Successfully satisfying those hopes is a terrific lossless track, utilizing the entire system to wonderful effect and immersing the listener with great emotional impact. The mix delivers the sort of dramatic impression the film's creators wish to relate and creates a beautifully transparent presence that engages the viewer. The front soundstage is wide and welcoming, with cleanly rendered vocals and an expansive mid-range. Imaging is persuasive with random sounds frequently heard off-screen, movement between the channels is seamless, and discrete effects are non-directional and create a convincing soundfield. Although low-bass is mostly reserved for the various musical choices, it supplies the sound design with winning depth and realism. For a drama about characters on the losing end of their hallucinations, the soundtrack is very impressive indeed.
For the supplemental package, Lionsgate Home Entertainment ports over most of the bonus material from the DVD, presented here in standard definition. Missing is the "Anatomy of a Scene" featurette, cast & crew bios, and production notes. It's not a great loss, but it wouldn't have hurt to have included them on this edition.

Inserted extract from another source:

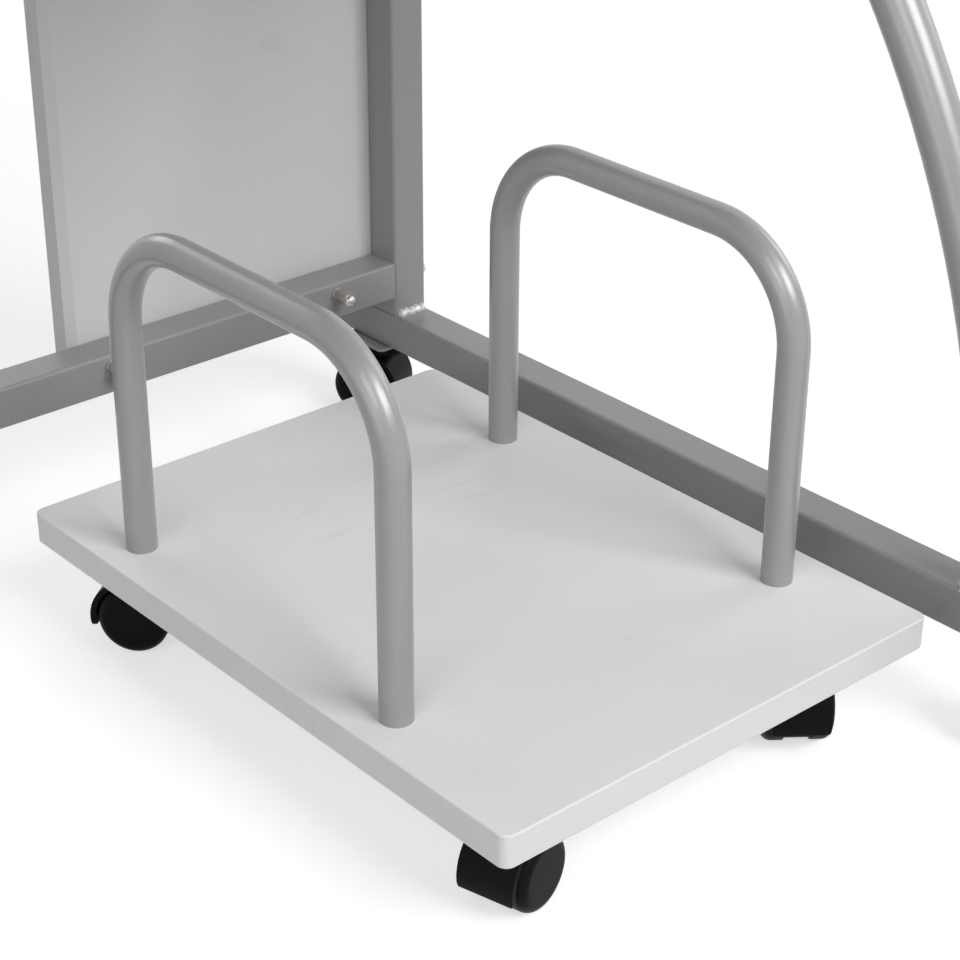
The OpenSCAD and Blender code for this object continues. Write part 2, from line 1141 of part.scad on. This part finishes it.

Darren Aronofsky's follow-up to his darkly brilliant 'Pi' is the melanchy nightmare 'Requiem for a Dream', another exhilarating work from a visionary filmmaker. Conveying the bleak realities of drug use with graphic imagery, superb performances by Burstyn and Connelly, and an invigorating soundtrack, the film is a stylized hallucinatory trip into the self-destructive behavior of four people struggling with addiction. The Blu-ray version of the film from Lionsgate arrives with a good picture quality, a very impressive lossless track, and a decent supplemental package, making the upgrade to the hi-def format worthwhile mostly for fans. For everyone else, the film comes highly recommended.